Highlights & Insights¶
- Naturalness of Motion Primitives: Human motion is inherently composed of elemental primitives, making this representation more aligned with kinematic reality. The approach is transferable to robot action recognition, sign language recognition, and related domains.
- Efficiency Advantage: Primitive sequences are substantially shorter than raw signals, drastically reducing the computational cost of the Transformer while simultaneously improving accuracy.
- Robustness: Resilience to sampling rate variation is a critical practical advantage for real-world deployment.
Limitations & Future Work¶
- The interpretability of learned primitive segmentations remains to be validated — it is unclear whether the discovered primitives correspond to genuine motion units.
- Evaluation is limited to IMU data; extension to other sensor modalities (EMG, pressure) is necessary.
- Primitive decomposition may be inaccurate for complex transitional activities (e.g., "sitting down immediately followed by standing up").
Related Work & Insights¶
- vs. HAR-Transformer: Applies fixed-window tokenization directly to raw signals, ignoring the natural structure of motion; MoPFormer's learned segmentation provides a more principled alternative.

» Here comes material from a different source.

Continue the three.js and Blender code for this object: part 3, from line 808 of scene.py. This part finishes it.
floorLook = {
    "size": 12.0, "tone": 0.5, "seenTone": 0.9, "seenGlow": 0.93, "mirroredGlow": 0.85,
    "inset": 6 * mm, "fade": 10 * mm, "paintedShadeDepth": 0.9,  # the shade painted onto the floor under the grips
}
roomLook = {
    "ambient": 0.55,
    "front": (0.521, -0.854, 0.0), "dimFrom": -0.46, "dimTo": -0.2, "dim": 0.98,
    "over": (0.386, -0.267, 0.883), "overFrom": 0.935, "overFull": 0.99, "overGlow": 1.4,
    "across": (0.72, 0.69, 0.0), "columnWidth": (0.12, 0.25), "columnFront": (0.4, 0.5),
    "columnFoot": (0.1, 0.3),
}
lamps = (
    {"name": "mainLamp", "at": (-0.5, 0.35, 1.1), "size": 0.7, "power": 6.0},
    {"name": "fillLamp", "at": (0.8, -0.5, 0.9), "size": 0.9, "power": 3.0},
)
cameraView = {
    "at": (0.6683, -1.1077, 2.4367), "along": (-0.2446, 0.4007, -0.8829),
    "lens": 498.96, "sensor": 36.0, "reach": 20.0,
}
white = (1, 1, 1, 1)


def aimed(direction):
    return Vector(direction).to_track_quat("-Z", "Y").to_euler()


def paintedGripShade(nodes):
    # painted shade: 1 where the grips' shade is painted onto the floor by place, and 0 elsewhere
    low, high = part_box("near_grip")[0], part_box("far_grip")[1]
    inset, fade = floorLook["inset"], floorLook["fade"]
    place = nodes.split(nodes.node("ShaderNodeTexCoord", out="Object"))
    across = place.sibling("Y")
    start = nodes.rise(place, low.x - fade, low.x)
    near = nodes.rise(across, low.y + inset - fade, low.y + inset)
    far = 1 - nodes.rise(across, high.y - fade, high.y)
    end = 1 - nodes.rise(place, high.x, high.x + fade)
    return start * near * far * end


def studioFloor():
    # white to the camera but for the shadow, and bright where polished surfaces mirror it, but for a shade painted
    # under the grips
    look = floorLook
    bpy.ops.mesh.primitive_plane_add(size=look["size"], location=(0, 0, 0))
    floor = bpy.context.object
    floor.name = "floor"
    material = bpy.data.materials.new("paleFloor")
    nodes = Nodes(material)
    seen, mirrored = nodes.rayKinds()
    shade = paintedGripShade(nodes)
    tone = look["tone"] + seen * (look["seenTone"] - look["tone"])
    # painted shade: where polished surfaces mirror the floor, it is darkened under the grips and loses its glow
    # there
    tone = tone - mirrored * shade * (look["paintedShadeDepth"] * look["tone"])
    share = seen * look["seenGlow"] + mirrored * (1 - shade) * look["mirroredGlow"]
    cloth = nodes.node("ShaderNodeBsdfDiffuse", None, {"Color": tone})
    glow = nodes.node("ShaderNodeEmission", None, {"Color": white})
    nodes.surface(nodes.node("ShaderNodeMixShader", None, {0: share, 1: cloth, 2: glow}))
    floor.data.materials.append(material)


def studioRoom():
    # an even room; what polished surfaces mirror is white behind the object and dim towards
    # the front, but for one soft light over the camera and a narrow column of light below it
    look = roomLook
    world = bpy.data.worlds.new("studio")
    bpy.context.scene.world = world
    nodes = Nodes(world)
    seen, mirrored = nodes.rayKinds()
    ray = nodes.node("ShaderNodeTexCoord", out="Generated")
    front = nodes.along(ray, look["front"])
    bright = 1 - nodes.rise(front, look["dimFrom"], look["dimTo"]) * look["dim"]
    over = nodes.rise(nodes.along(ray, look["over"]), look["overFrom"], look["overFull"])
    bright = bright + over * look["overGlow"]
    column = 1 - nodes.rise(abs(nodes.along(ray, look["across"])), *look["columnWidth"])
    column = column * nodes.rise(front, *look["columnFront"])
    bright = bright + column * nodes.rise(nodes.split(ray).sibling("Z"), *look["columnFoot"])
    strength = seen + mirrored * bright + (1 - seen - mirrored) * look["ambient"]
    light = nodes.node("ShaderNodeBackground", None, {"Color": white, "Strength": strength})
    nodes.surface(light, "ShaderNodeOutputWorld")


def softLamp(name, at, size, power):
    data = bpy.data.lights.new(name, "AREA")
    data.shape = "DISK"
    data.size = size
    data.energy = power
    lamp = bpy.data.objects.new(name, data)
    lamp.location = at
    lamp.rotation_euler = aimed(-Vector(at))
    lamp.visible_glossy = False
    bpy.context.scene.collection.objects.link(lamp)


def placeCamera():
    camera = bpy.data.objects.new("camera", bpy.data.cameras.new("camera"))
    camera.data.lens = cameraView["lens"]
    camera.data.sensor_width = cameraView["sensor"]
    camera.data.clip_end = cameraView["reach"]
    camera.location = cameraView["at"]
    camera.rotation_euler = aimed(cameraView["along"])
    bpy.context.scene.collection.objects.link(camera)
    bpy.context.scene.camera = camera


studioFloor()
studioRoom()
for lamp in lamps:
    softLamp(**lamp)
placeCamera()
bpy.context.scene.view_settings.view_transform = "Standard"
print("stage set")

- vs. DeepConvLSTM: A CNN-RNN hybrid with a large parameter count and insufficient capacity to capture long-range dependencies.
Rating¶
- Novelty: ⭐⭐⭐⭐ The use of motion primitives as tokens is intuitive and effective.
- Experimental Thoroughness: ⭐⭐⭐⭐⭐ Three datasets with comprehensive ablation studies.
- Writing Quality: ⭐⭐⭐⭐ Clear and well-structured presentation.
- Value: ⭐⭐⭐⭐ High practical value for real-world wearable HAR applications.